I'm off till Monday.

aahutsal commented 5 years ago

@michaelsembwever I've seems discovered the problem. This actually is not reflection problem, this is configuration problem:

image

Any thoughts?

michaelsembwever commented 5 years ago

This actually is not reflection problem, this is configuration problem.

This is a real problem. Reaper supports backward compatibility of the backend storage, but does not support forward (or any) compatibility of the configuration file. So there's no need for the test to be validating this. I will fix this for you.

aahutsal commented 5 years ago

@michaelsembwever Plz, lemme know what commit to merge into my fork.

michaelsembwever commented 5 years ago

@gutsal-arsen The trick here is for the tests to provide the forward-compatibility on the yaml configuration to tell the jackson object mapper not to fail when deserialising unknown properties… This is done with a call to bootstrap.getObjectMapper().disable(DeserializationFeature.FAIL_ON_UNKNOWN_PROPERTIES). But this has to be done via reflection in ReaperTestJettyRunner.

See https://github.com/thelastpickle/cassandra-reaper/pull/642

aahutsal commented 5 years ago

ClassCastException been caused by different versions of spidiscovery.internal.MetaInfServicesAutoDiscoverable. One version is packaged into cassandra-reaper-x.x.x.jar, another version comes with jersey-metainf-services.jar

Same for validation.internal.ValidationAutoDiscoverable, wadl.internal.WadlAutoDiscoverable, jaxb.internal.JaxbAutoDiscoverable, logging.internal.LoggingFeatureAutoDiscoverable, filter.internal.ServerFiltersAutoDiscoverable

So far, so good. Excluded jersey-metainf-services, jersey-bean-validation and stuck. WadlAutoDiscoverable does not come as separate jar, it is the part of jersey-server, thus can not be excluded. I think at this point you should answer a) what's the reason to include *AutoDiscoverable classes into cassandra-reaper? b) can you re-package cassandra-reaper to exclude them?

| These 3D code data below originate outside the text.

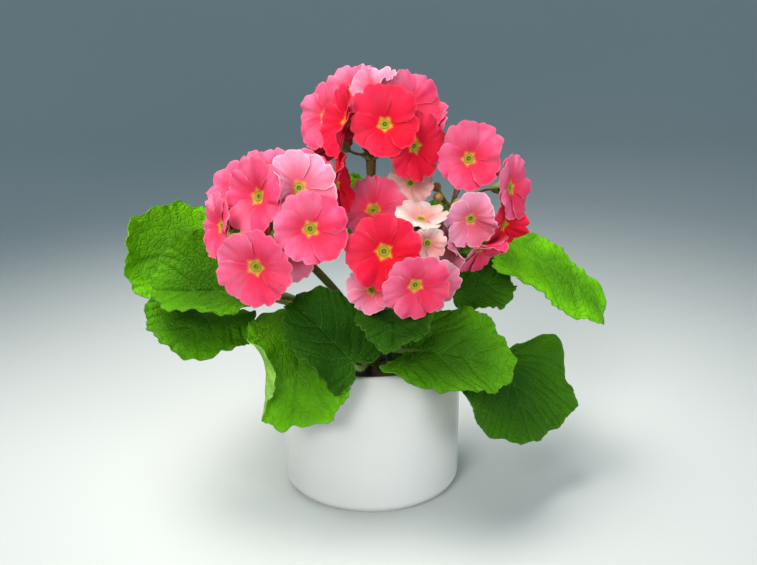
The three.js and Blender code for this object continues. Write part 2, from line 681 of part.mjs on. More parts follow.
// Every leaf and stalk stands first, and then the flowers open among them one by one.
// In the later rounds a flower that still meets another one bends its petals again.
function openedBlooms(leafSolids, scapes) {
  const names = Object.keys(UMBELS);
  const blooms = names.flatMap((name) => UMBELS[name].blooms.map((_, i) => seatedBloom(name, i)));
  for (let round = 0; round < OPENING_ROUNDS; round += 1) {
    for (const one of blooms) {
      const others = blooms.filter((other) => other !== one);
      const flowers = others.filter((other) => other.flower).map((other) => other.flower);
      const standing = [...leafSolids, ...scapes, ...others.map((other) => other.stalk), ...flowers];
      one.lifts = bentClear(one.bloom, standing);
      one.flower = solid(bloomGeometry({ ...one.bloom, lifts: one.lifts }, PETAL_THICKNESS));
    }
  }
  return blooms;
}

// Assembly

const plant = new THREE.Group();

function addPart(name, geometry, material) {
  const mesh = new THREE.Mesh(geometry, material);
  mesh.name = name;
  plant.add(mesh);
}

function stemFeet() {
  const stalks = LEAVES.map((leaf) => ({ x: leaf.foot[0], y: leaf.foot[1], radius: STALK_FOOT_RADIUS }));
  const scapes = Object.values(UMBELS).map(({ foot }) => ({ x: foot[0], y: foot[1], radius: SCAPE_RADIUS }));
  return [...stalks, ...scapes];
}

addPart("pot", potGeometry(), finish(COLOURS.ceramic, 0.25));
addPart("soil", soilGeometry(stemFeet()), finish(COLOURS.compost, 0.95));

const leafSolids = LEAVES.map(leafSolid);
leafSolids.forEach((leaf, i) => addPart(`leaf_${i + 1}`, geometryOf(leaf), finish(COLOURS.leaf, 0.6)));

const scapes = Object.values(UMBELS).map((umbel) => solid(scapeGeometry(umbel)));
const blooms = openedBlooms(leafSolids, scapes);
Object.entries(UMBELS).forEach(([name, umbel], i) => {
  const hub = new THREE.Vector3(...umbel.hub);
  const stalks = blooms.filter((one) => one.umbelName === name).map((one) => one.stalk);
  const buds = umbel.buds.map((bud) => solid(budGeometry(hub, bud)));
  addPart(`umbel_${name}`, geometryOf(joined([scapes[i], ...stalks, ...buds])), finish(COLOURS.stalk, 0.65));
});
for (const one of blooms) {
  addPart(one.name, geometryOf(one.flower), finish(COLOURS[one.bloom.tint], 0.55));
}

export default plant;
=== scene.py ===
import math
import random
from collections import namedtuple

import bmesh
import bpy
from bpy.props import FloatProperty, FloatVectorProperty, IntProperty, PointerProperty
from mathutils import Matrix, Vector, noise


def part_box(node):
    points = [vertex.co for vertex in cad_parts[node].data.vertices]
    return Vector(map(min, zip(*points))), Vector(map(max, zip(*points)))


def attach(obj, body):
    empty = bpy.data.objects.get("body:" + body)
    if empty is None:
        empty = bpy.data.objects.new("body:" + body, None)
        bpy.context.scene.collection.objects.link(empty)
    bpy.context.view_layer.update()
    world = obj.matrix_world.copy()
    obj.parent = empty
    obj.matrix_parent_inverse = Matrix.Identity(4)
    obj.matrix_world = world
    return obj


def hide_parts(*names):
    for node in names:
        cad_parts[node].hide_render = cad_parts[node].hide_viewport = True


# The part's solids, as they were packed, in metres. The shapes below are worked out in millimetres,
# and dressed() brings each finished piece to metres.
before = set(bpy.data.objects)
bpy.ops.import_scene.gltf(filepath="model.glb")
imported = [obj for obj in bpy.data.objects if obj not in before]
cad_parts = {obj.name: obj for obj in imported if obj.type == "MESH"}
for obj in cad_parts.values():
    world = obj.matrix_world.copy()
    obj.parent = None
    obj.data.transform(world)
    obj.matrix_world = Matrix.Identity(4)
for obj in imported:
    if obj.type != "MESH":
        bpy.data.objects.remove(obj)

bl_info = {
    "name": "Potted Primrose",
    "version": (1, 0, 0),
    "blender": (4, 5, 0),
    "location": "View3D > Sidebar > Primrose",
    "description": "Dresses a potted primrose: glazed pot, soil, waved leaves and flower heads",
    "category": "Object",
}

MM = 0.001
CLEARANCE = 0.3

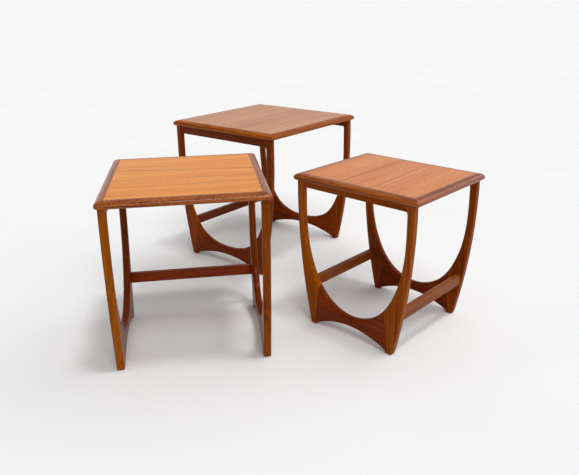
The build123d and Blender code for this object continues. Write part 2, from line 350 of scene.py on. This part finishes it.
def teak(name, table, along, pale, body, dark, heart=(0.11, 0.07, -0.05),
         gloss=0.3, coat=0.15, figure=0.15, streaks=0.5, ripple=0.0, depth=1.0):
    """Solid lacquered teak with its grain along one axis of the table.

    Growth rings are cylinders round a line `heart` away from the table's centre, bent by slow
    noise, so faces cut near the heart show arched figure and the rest show straight lines.
    End grain, where the surface faces along the grain, drinks more lacquer and is darker. Arrises
    marked by the wear_and_highlight attribute are paler: rubbed lacquer on the frames, and on the
    lippings' noses rubbed lacquer with a painted highlight. figure, streaks and ripple are the
    strengths of the rings, of the dark streaks along the grain and of the curl across it, and depth
    darkens the whole piece, which for the legs and foot rails in LEG_PAINTED_SHADE and
    RAIL_PAINTED_SHADE is painted shade.
    """
    material, tree, shader = new_material(name)
    pale, body, dark = (stained(colour, depth) for colour in (pale, body, dark))
    coordinates, own = table_coordinates(tree, table)
    slow = add_node(tree, "ShaderNodeTexNoise", {
        "Vector": own, "Scale": 1 / RING_SWAY_LENGTH, "Detail": 1.0,
    })
    sway = add_node(tree, "ShaderNodeVectorMath", {
        0: slow.outputs["Color"], 1: (RING_SWAY, RING_SWAY, RING_SWAY), 2: own,
    }, operation="MULTIPLY_ADD")
    squeeze = [1.0, 1.0, 1.0]
    squeeze["XYZ".index(along)] = RING_TAPER
    logged = add_node(tree, "ShaderNodeMapping", {
        "Vector": sway.outputs[0], "Location": heart, "Scale": squeeze,
    })
    rings = add_node(tree, "ShaderNodeTexWave", {
        "Vector": logged.outputs[0], "Scale": pi / 10 / RING_SPACING, "Distortion": 1.5,
        "Detail": 2.0, "Detail Scale": 1.2, "Detail Roughness": 0.6,
    }, wave_type="RINGS", rings_direction=along)
    streak = stretched_noise(tree, own, along, STREAK_LENGTH, STREAK, 4.0, 0.6)
    broad = stretched_noise(tree, own, along, BAND_LENGTH, BAND, 2.0)
    pore = stretched_noise(tree, own, along, PORE_LENGTH, PORE, 2.0)
    tone = mix_colour(tree, remap(tree, broad, 0.34, 0.66), body, pale)
    tone = mix_colour(tree, remap(tree, rings.outputs["Fac"], 0.35, 1.0, 0.0, figure),
                      tone, dark)
    tone = mix_colour(tree, remap(tree, streak, 0.5, 0.64, 0.0, streaks), tone, dark)
    tone = mix_colour(tree, remap(tree, pore, 0.54, 0.7, 0.0, 0.35), tone, dark)
    if ripple:
        curl = stretched_noise(tree, own, along, CURL_LENGTH, CURL, 2.0)
        tone = mix_colour(tree, remap(tree, curl, 0.52, 0.68, 0.0, ripple), tone, pale)
        tone = mix_colour(tree, remap(tree, curl, 0.46, 0.32, 0.0, ripple), tone, dark)
    axis = [0.0, 0.0, 0.0]
    axis["XYZ".index(along)] = 1.0
    facing = add_node(tree, "ShaderNodeVectorMath", {
        0: coordinates.outputs["Normal"], 1: tuple(np.array(axis) @ table.axes),
    }, operation="DOT_PRODUCT")
    end_on = add_node(tree, "ShaderNodeMath", {0: facing.outputs["Value"]}, operation="ABSOLUTE")
    tone = mix_colour(tree, remap(tree, end_on.outputs[0], 0.6, 0.95, 0.0, 0.55),
                      tone, dark)
    # paler where rubbed, and on the lippings' noses also a painted highlight
    worn = add_node(tree, "ShaderNodeAttribute", attribute_name="wear_and_highlight")
    tone = mix_colour(tree, remap(tree, worn.outputs["Fac"], 0.2, 1.0, 0.0, 0.3),
                      tone, pale)
    bump = add_node(tree, "ShaderNodeBump", {
        "Strength": 0.3, "Distance": 0.12 * MM, "Height": pore,
    })
    tree.links.new(tone, shader.inputs["Base Color"])
    tree.links.new(remap(tree, pore, 0.35, 0.75, gloss, gloss + 0.14), shader.inputs["Roughness"])
    tree.links.new(bump.outputs[0], shader.inputs["Normal"])
    lacquer(shader, specular=0.08, coat=coat, coat_roughness=0.1)
    return material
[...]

Don't think ClassCastException could be solved other way #641

image

michaelsembwever commented 5 years ago

I think at this point you should answer a) what's the reason to include *AutoDiscoverable classes into cassandra-reaper? b) can you re-package cassandra-reaper to exclude them?

We can't change the already previously released versions of cassandra-reaper. This would only be something we could do moving forward. If Reaper still runs ok without it then it should be excluded anyway.

One version is packaged into cassandra-reaper-x.x.x.jar, another version comes with jersey-metainf-services.jar

In the beginning of ReaperJettyTestSupport's constructor can we classload the correct WadlAutoDiscoverable and AutoDiscoverable using the appClass's classloader? Or are some of these classes already loaded in the current classloader by the static/import references? Is the a way to exclude them from the test classpath instead?

aahutsal commented 5 years ago

@michaelsembwever ClassCastException happens somewhere in Dropwizard. We can guess what to load now. But tomorrow there will be another situation and our guess will fail. This is not the solution, man.

michaelsembwever commented 5 years ago

But tomorrow there will be another situation and our guess will fail.

"Tomorrow" depends on us upgrading the version of dropwizard-testing. I'm fine with that limitation. And this is the approach I think I favour. It makes sense too, everything related to the server has to be loaded through the versioned classloader. That implies that those classes can be referenced and loaded in the normal test classloader.

Another approach could be to not load certain packages through the ChildURLClassLoader. For example, always loading AutoDiscoverable from the system classloader. But I don't know if that approach will work or just become a rabbit hole.

aahutsal commented 5 years ago

I've finished my research. Considered 2 ways to accomplish that.

  1. Exclude JARs that contains duplicated classes from surefire classpath. Worked well initially, but stuck at this point. If I keep excluding JARs we get ClassNotFound exception. So, that's not the solution.
  2. Another solution would be to use custom ClassLoader as you started to do, but this is not going to work as well, as Jersey/Dropwizard escapes from the sandbox in some places calling ClassLoader.getSystemClassloader() like it happens here. Once this happens incorrect versions of classes are loaded and we get ClassCastException again.
gitcoinbot commented 5 years ago

Issue Status: 1. Open 2. Started 3. Submitted 4. Done


Work for 0.998 ETH (163.34 USD @ $163.67/ETH) has been submitted by:

  1. @gutsal-arsen

@michaelsembwever please take a look at the submitted work:


gitcoinbot commented 5 years ago

Issue Status: 1. Open 2. Started 3. Submitted 4. Done


The funding of 0.998 ETH (163.5 USD @ $163.82/ETH) attached to this issue has been approved & issued to @gutsal-arsen.

aahutsal commented 5 years ago

@michaelsembwever has anything changed on that issue, Mick?